While I was having an existential breakdown, my ACTUAL son was safe and sound asleep in his tent fort under his bed, surrounded by Star Wars toys and week-old snacks. But the further I progressed in the game, the more I was attached to this child, adamant on keeping him safe. I won’t deny that it didn’t do a number on my anxiety. I stopped at least a dozen times, tired of watching my idiocy kill this boy over and over because I couldn’t outswim that chick from The Ring. With a heavy heart and still confused out of my mind, I’d close out the game on the Xbox, intent in finally finishing Halo 5: Guardians or sinking another few hours into Rocket League. But as soon as I hit “quit” on the screen, I’d immediately boot the game back up because not knowing the resolution to this boy’s narrative, to this boy who had now become a metaphor for my son, was driving me insane.

Inside

At one point in the story, there’s a moment where the boy witnesses a cage of human drones whisked away via forklift. It’s not a godlike entity or an alien race who orders them to be shipped away, but a man, accompanied by a young boy, presumably his own son. This was a frightening moment for me, not only realizing that humans seemingly in control of their own faculties ordered the demise of their own kind, but that there was a child there learning the trade of selling humans. To these characters, the experimentation on others was ingrained, accepted from childhood. And my god if that isn’t a terrifying commentary on our world at large and the future for kids like my son, I don’t know what is.

There’s a prevailing theory about Inside that you, as the player, are the one controlling the boy which then allows him to Inception-esque control other mindless drones. It’s a fourth-wall breaking theory, one that only comes to light once you’ve destroyed all of the game’s power orbs and completed the secret ending, thereby pulling the power on the device that allows you to control the boy. (And also resetting the game itself.)

The thing that’s so interesting about Inside is that you can interpret the secret ending a thousand different ways and because of the open-ended nature of the game, no one knows which is “right.” For me, personally, seeing myself as the mother of this child, the secret ending played out like a warning: if you control everything he does, force him to be perfect, you’ll lose him and never get him back.

Things may start over but they’ll never be the same.

If it sounds like I’m overreacting to “just a video game”, maybe I am. Maybe that parental anxiety that’s been heaped onto an already neurotic person makes me more likely to overanalyze the media I consume. But the fact of the matter is, Inside is a game so good at what it does that it elicited those worried feelings from me. When the boy was afraid, I wanted to comfort him, I wanted to wrap him in a bubble, hide him from the dead farm animals and men who wanted to hurt him. But I couldn’t. I couldn’t stop time and going back was fruitless.

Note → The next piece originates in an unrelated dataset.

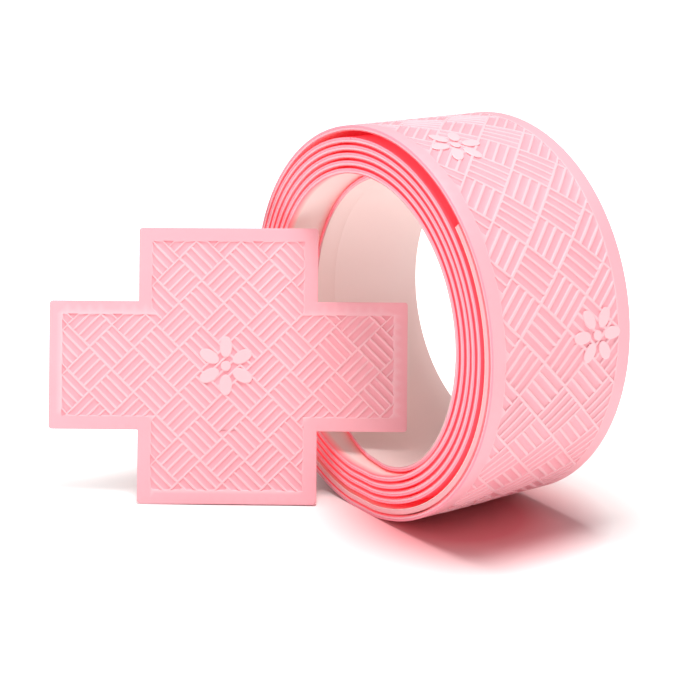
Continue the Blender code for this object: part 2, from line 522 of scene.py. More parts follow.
def flat_oval(name, length, width, centre, turn, sides):
    """A low oval block with a soft upper edge."""
    bpy.ops.object.select_all(action="DESELECT")
    bpy.ops.mesh.primitive_circle_add(vertices=sides, radius=0.5, fill_type="TRIFAN")
    oval = start_piece(name)
    place = (Matrix.Rotation(turn, 4, "Z") @ Matrix.Translation((centre, 0.0, MARK_HEIGHT))
             @ Matrix.Diagonal((length, width, 1.0, 1.0)))
    oval.data.transform(place)
    thicken(oval, MARK_HEIGHT - MARK_FOOT)
    choose(oval, "FACE", faces_up)
    bpy.ops.mesh.inset(thickness=SOFT_EDGE, depth=0.0)
    bpy.ops.mesh.inset(thickness=SOFT_EDGE, depth=0.0)
    done_editing()
    for vert in oval.data.vertices:
        if vert.co.z > 0.0 and on_outline(vert.co, length, width, centre, turn):
            vert.co.z -= 0.5 * SOFT_EDGE
    return oval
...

The only thing I could do was continue pushing him forward into this daunting world, whether he wanted to or not, and hope to God that the ending was better than the beginning.

Despite my anxious emotions guiding me through the plot, Inside is actually a good game with solid puzzles and a gorgeous world that doesn’t slam you over the head with its message. If there is even a unified message you can discern from its narrative. I highly recommend it and I’ll support others who want to enjoy its story, but given my emotional state, I’ll only play through it the once, thankyouverymuch.

I don’t know if my heart could take a second time.

Inside was played on the Xbox One and is also available on PC.